ANNOUNCER: There's a long moment of silence now as Carol tries to fathom the meaning of Vic's words. And as she looks up at him with the moon shining full on her face, she makes an appealing figure indeed. Then Vic takes her hand and they continue walking along the river's edge. In just a moment, we'll tell you about tomorrow's chapter. [X]


Ladies, here are some famous first words you're going to be hearing again and again from your family this summer. When friend husband comes home from work, his first words will be--


HUSBAND: Gosh, it's hot.


ANNOUNCER: And the first words Junior will say when he comes in from play will be--


JUNIOR: Whew! It's hot out.


ANNOUNCER: And grandma will come home from shopping and greet you with--


GRANDMA: I've never seen such a hot day.


ANNOUNCER: Well, when you hear these famous first words, you'll certainly make a hit if you're Johnny-on-the-spot with the last word in cooling refreshment, Iced Postum! Why, just looking at a tall, tinkling, frosted glass of Iced Postum is almost as refreshing as a mountain breeze, a cool dip, and a summer shower all rolled into one! And tasting Iced Postum is something to write poetry about. It has the heartiest, most delicious flavor you ever tasted. And the extra-swell thing about Iced Postum is that you can give it to your family any time they feel like having cooling refreshment, without any trouble to you -- for you can make a whole pitcher full of Iced Postum at a time, put it away in the icebox, and it'll keep perfectly for hours. So get some Postum from your grocer's today -- either Regular Postum, which is ground for pot, percolator, or drip maker; or Instant Postum, which dissolves instantly with boiling water. And whenever your family feels like having a long, cold drink, serve them that beat-the-heat treat, Iced Postum!

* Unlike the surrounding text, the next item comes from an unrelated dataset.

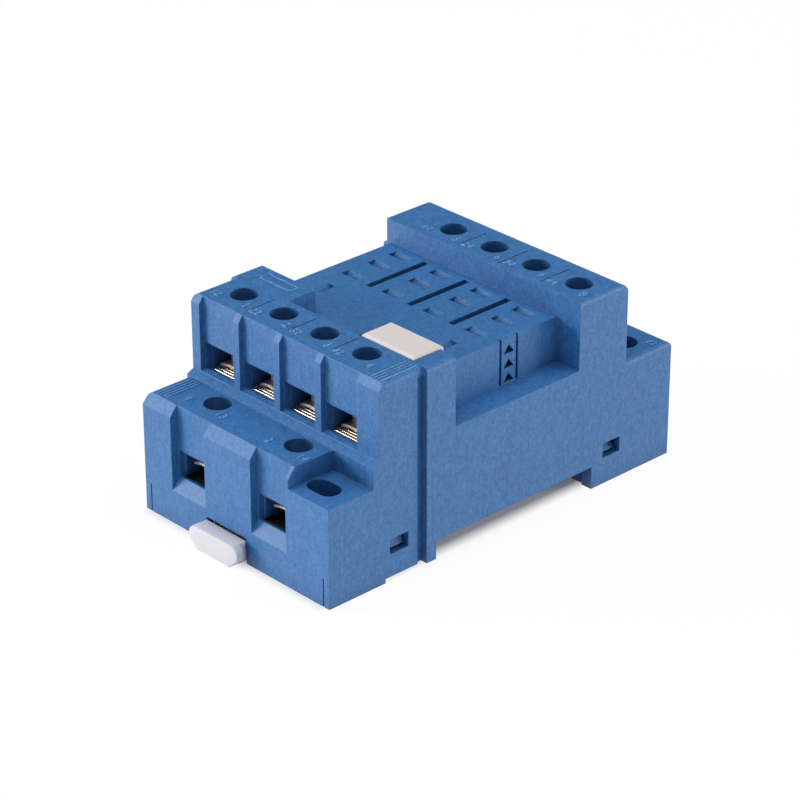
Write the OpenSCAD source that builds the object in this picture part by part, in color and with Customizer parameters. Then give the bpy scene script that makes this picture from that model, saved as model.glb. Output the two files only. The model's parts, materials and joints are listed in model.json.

MUSIC: HARP ... TRANSITION ... THEN BEHIND ANNOUNCER--


ANNOUNCER: Joyce has some unexpected visitors and Vic Manion makes an unwitting betrayal in tomorrow's chapter of "Joyce Jordan, M.D."


MUSIC: HARP UP AND OUT


SOUND: TWO CHIMES ... OVER PUBLIC ADDRESS SYSTEM 


VOICE: (FILTER) Dr. Jordan? 


SOUND: TWO CHIMES


VOICE: (FILTER) Dr. Jordan? 


SOUND: TWO CHIMES


VOICE: (FILTER) Appointment tomorrow -- same time, same station.


MUSIC: HARP SWEEPS IN ... FOR A FINISH


2ND ANNCR: Sing a song of "La France"!


MUSIC: STRUMMED HARP ... JINGLE (TO A VARIATION ON THE TUNE OF "NUTS IN MAY"/"MULBERRY BUSH") ACCOMPANIES SINGER--


SINGER: 

There's one sure way to keep clothes white,

Keep clothes white, white and bright.

There's one sure way to keep clothes white,

Just use La France on wash day.


La France saves spots and bluing streaks,

Bluing streaks, bluing streaks.

La France saves spots and bluing streaks,

So use La France on wash day.


2ND ANNCR: Yes, ladies, La France does a perfect bluing job -- and an easier one! Because La France works along with your soap; blues while you wash!


MUSIC: STRUMMED HARP ... JINGLE ACCOMPANIES SINGER--


SINGER: 

So if you want clothes dazzling white,

Dazzling white, white and bright.

So if you want clothes dazzling white,

Just use La France on wash day.


MUSIC: HARP ... IN BG UNTIL END


ANNOUNCER: Ken Roberts speaking. This is CBS, the Columbia Broadcasting System.